Don't forget to tell the other guys what they are allowed to use. And make
sure they don't forget so you have to write it all down, or let your boss
write it down. And punish them when they do forget, show them the paper and
cut them with it.

C++ is full of pitfall features and people will use all the features that
they can use.
But C++ also has some good features, but whenever you mention that you want
a C++ feature in C the only response you'll get is: "Go use this other
language that we want no part of". That's not helping C at all.
 
A

Arthur J. O'Dwyer

:
[...]
Letters on telephones have gone out of use in Europe in the early
to mid 60s.

There is the difference. Here in leftpondia we have rabid
conservatives, so the letters never left the dial or the keypads,
although they did leave the telephone directories. So every child
can learn a slightly truncated alphabet from the telephone. This
proves that rabid conservatism is not entirely bad. :)

While you may be correct about the rabid conservatism, I naturally
assumed it was the rabid commercialism. I was quite surprised when
I was informed by this thread's European participants that most parts
of Europe don't have letters on telephone digits. No 1-800-FLOWERS?
No "dial down the center with 1-800 C-A-L-L A-T-T"? No Moviefone?
They don't know what they're missing! ;)

-Arthur
 
A

Arthur J. O'Dwyer

What algorithm you use for mapping 278487 to "Arthur" ??

Hmm. I would have expected my explanation to be a little opaque
to a Russian native, perhaps, but I honestly expected the French
telephone to follow the American mold [see diagram].
<snip>
He asked what ALGORITHM you used, not what an American telephone
looks like.

The ALGORITHM is based on the layout of an American telephone keypad.
It seemed readily obvious (to me, at least) that he wanted to
know how std::string and std::map made your algorithm so much easier.
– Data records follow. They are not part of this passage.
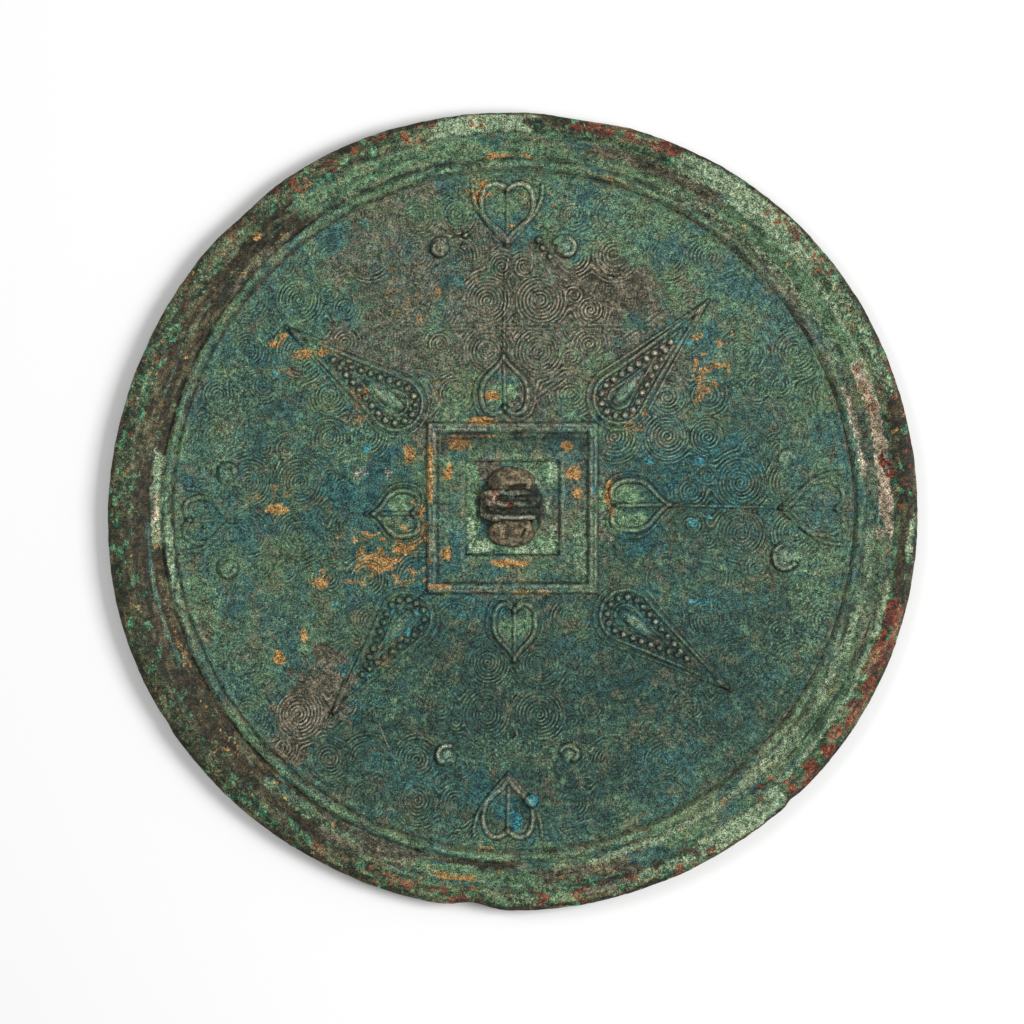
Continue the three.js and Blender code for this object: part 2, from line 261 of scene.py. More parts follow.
def distance_to(path, x, y):
    best = np.full(x.shape, np.inf)
    for (ax, ay), (bx, by) in zip(path[:-1], path[1:]):
        ux, uy = bx - ax, by - ay
        t = np.clip(((x - ax) * ux + (y - ay) * uy) / (ux * ux + uy * uy + 1e-12), 0, 1)
        best = np.minimum(best, np.hypot(x - ax - t * ux, y - ay - t * uy))
    return best


def inside(path, x, y):
    """Whether each point is inside a closed outline."""
    crossings = np.zeros(x.shape, int)
    for (ax, ay), (bx, by) in zip(path, np.roll(path, -1, axis=0)):
        spans = (ay > y) != (by > y)
        where = ax + (y - ay) * (bx - ax) / (by - ay if by != ay else 1e-12)
        crossings += spans & (x < where)
    return crossings % 2 == 1


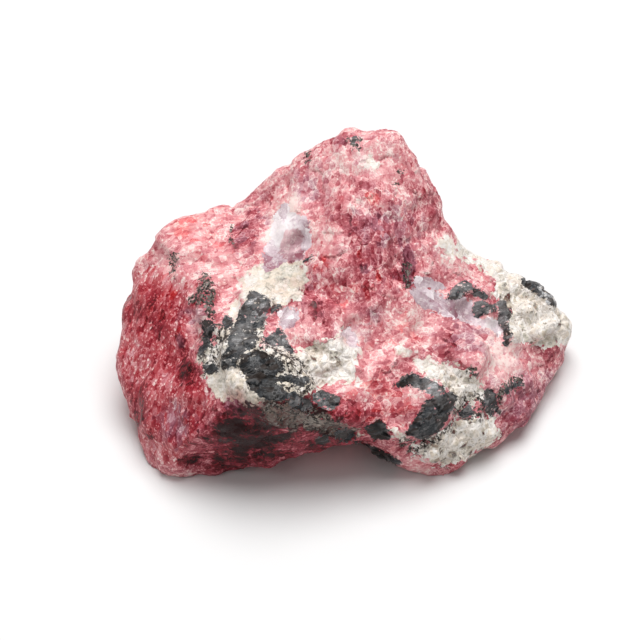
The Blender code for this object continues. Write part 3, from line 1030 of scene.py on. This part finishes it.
# From here on, a range has two numbers that a value comes from and two that it goes to, or 0 and 1.
pinkSettings = {
    "glassy": (-0.8, 0.8),
    "fineThreads": 0.7,
    "threadsByDust": (0.38, 0.5, 0.15, 1.0),
    "threadsByPatch": (0.42, 0.6, 0.25, 1.0),
    "glassyThreads": 0.5,
    "filaments": (0.004, 0.022, 0.8, 0.0),
    "powder": (0.58, 0.64, 0.0, 0.45),
    "wornEdges": (-0.04, -0.16, 0.0, 0.45),
    # The glints are painted highlights: white specks put into the colour.
    "glints": {"flake": 1.0, "glassy": 0.05, "dust": 0.3},
    "glintRange": (0.41, 0.44, 0.0, 0.8),
    "paleByMauve": (0.4, 1.0, 1.0, 0.4),
    "varied": {"big": 0.2, "middle": 0.34, "small": 0.18, "flake": 0.12, "middleFlat": 0.5,
               "cloud": 0.2, "patch": 0.35, "pale": 0.48},
    "contrastByTone": (-0.4, 0.7, 1.0, 0.66),
    "level": 0.58,
    "levelByTone": {"tone": 0.42},
    "shadeInHollows": (0.06, 0.25, 0.0, 0.2),
    "roseStops": ((-0.45, "umber"), (-0.12, "wine"), (0.12, "deepRed"), (0.36, "rose"),
                  (0.55, "pink"), (0.78, "pale"), (1.0, "powder")),
    "redStops": ((-0.45, "umber"), (-0.12, "wine"), (0.12, "crimson"), (0.38, "crimsonPale"),
                 (0.62, "pink"), (0.82, "pale"), (1.0, "powder")),
    "violetStops": ((-0.45, "umber"), (-0.02, "mauveDeep"), (0.4, "mauve"), (0.78, "mauvePale"),
                    (1.0, "powder")),
    "redShare": 0.85,
    "hue": {"mauve": 1.0, "middleOther": 0.7, "patch": 0.8},
    "violet": (0.0, 0.9),
    "warm": (-0.15, -0.9, 0.0, 0.8),
    "roughness": (0.0, 1.0, 0.2, 0.55),
    "paleRoughness": 0.75,
}


def pinkLook(tree, rock):
    # The rhodonite itself: glassy grains in powdery rock, threaded with white.
    settings = pinkSettings
    rock = dict(rock)
    rock["glassy"] = mapRange(tree, rock["fibre"], *settings["glassy"])
    threads = highest(tree, rock["middleLine"], times(tree, rock["smallLine"], settings["fineThreads"]))
    threads = times(tree, threads, mapRange(tree, rock["dust"], *settings["threadsByDust"]))
    threads = highest(tree, threads, mapRange(tree, rock["filament"], *settings["filaments"]))
    threads = times(tree, threads, mapRange(tree, rock["patch"], *settings["threadsByPatch"]),
                    mixValue(tree, rock["glassy"], 1.0, settings["glassyThreads"]))
    powder = mapRange(tree, rock["dust"], *settings["powder"])
    worn = mapRange(tree, rock["hollow"], *settings["wornEdges"])
    # glint paints highlights as white specks; the pale share carries them along with the real white
    # threads, powder and worn edges.
    glint = mapRange(tree, mixture(tree, rock, settings["glints"]), *settings["glintRange"])
    rock["pale"] = times(tree, highest(tree, threads, powder, worn, glint),
                         mapRange(tree, rock["mauve"], *settings["paleByMauve"]))

    contrast = mapRange(tree, rock["tone"], *settings["contrastByTone"])
    level = times(tree, mixture(tree, rock, settings["varied"]), contrast)
    level = maths(tree, "ADD", level, mixture(tree, rock, settings["levelByTone"], settings["level"]))
    shade = mapRange(tree, rock["hollow"], *settings["shadeInHollows"])
    level = maths(tree, "SUBTRACT", level, shade)
    stops = ("roseStops", "redStops", "violetStops")
    rose, red, violet = (ramp(tree, level, settings[name]) for name in stops)
    rose = mixColour(tree, times(tree, rock["glassy"], settings["redShare"]), rose, red)
    hue = mixture(tree, rock, settings["hue"])
    colour = mixColour(tree, mapRange(tree, hue, *settings["violet"]), rose, violet)
    warmed = mixColour(tree, 1.0, colour, "orangeRed", "SOFT_LIGHT")
    colour = mixColour(tree, mapRange(tree, hue, *settings["warm"]), colour, warmed)
    rough = mapRange(tree, rock["middleOther"], *settings["roughness"], "LINEAR")
    return colour, mixValue(tree, rock["pale"], rough, settings["paleRoughness"])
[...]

I agree with Dan, that Jacob undoubtedly just didn't understand the
number-letter correlation. But for the record, I used the C++ equivalent
of a blunt object:

Take the dictionary and add each word's number-representation to a map:
n2w_map["78487"] = "suits";
Run through that map with strstr() and produce a collection of
pairs mapping words to locations within the target telephone number:
"suits" is in "278487" at position 1.
Recurse over that collection, producing all possible sequences of
words that "sum" to the telephone number in question.
"2-suits" is one result; "Arthur" is another.
(I added rules to the recursion so that the last digit in a number
could represent itself, as could the first; hence "2-suits,"
even though "2" isn't a word.)

I then tried to reformulate the program to deal with l33tsp34k like
"B4"->"before" (thus mapping the dictionary word "before" to the
number-representations "24" AND "233673"), but that seemed like more
work than it was worth. This was, after all, just a quick hack for
fun, not a real project.


A couple of notes on Dan's program:

My first impression of the program shows that I may be spending too
much time in international programming groups ;-) I saw identifiers
like "lutini" and "phoneno" and thought, "What, is Dan Pop using Italian
now?" :) ("lutini"->"Look-Up Table INItialization"; "phoneno"->"PHONE
NO. [number]".)
int match(char *phoneno, char *word)

Dan has the letter-to-number algorithm correct, but he'd have to
be generating a whole lot more "word"s than I did, or a lot more
"phoneno"s, if this function were going to help produce multi-word
mnemonics like "2-rug-up."

-Arthur
 
D

Dik T. Winter

> I was quite surprised when
> I was informed by this thread's European participants that most parts
> of Europe don't have letters on telephone digits. No 1-800-FLOWERS?
> No "dial down the center with 1-800 C-A-L-L A-T-T"? No Moviefone?
> They don't know what they're missing! ;)

It is coming, but very slowly (this is due to mobiles, eh cellphones,
with letters). And, indeed, the last time I ever saw a phone with
letters (before the emergence of mobiles), was in the late sixties/early
seventies, in the UK. But we do not have the hassle where the owner of
1-800-FLOWERS appears to think that he/she also owns 1-888-FLOWERS,
1-877-FLOWERS, etc. But none of the three phones I have here at home
has letters on the dials/buttons. BTW, in Australia they would have
difficulty with xxx-FLOWERS, as there are about three standard layouts,
and the letters O, Q and Z switch around a bit among the three layouts.
 
S

Servé La

Nils Petter Vaskinn said:
Many != all.

Your proposal would impose that cost on all applications. Leaving things
as they are would allow applications to store the length alongside the
string if they choose to. (or link against a library that provides such a
string type and replacement string manipulation functions)

The applications that really can't afford the size_t can of course still use
the zero terminated strings, I don't think those will be removed from the
standard in the near future :)
 
S

Servé La

Richard Bos said:
And frankly, that sums up my reaction to this idea. It would make
programming with strings in C considerably more hassle-ful, to, as far
as I can tell, an entirely ephemeral speed advantage, which is more than
likely to be offset by the more complicated and time-consuming code
needed to handle these strings in any other circumstance than finding
their length - an operation which isn't performed as often as you'd
tihnk, in quality code.

There is no quality code, only average code :)
 
S

Servé La

jacob navia said:
As everybody knows, C uses a zero delimited unbounded
pointer for its representation of strings.

This is extremely inefficient because at each query of the
length of the string, the computer starts an unbounded
memory scan searching for a zero that ends the string.

A more efficient representation is:

struct string {
size_t length;
char data[];
};

Have you considered wchar_t? Very important to include nowadays.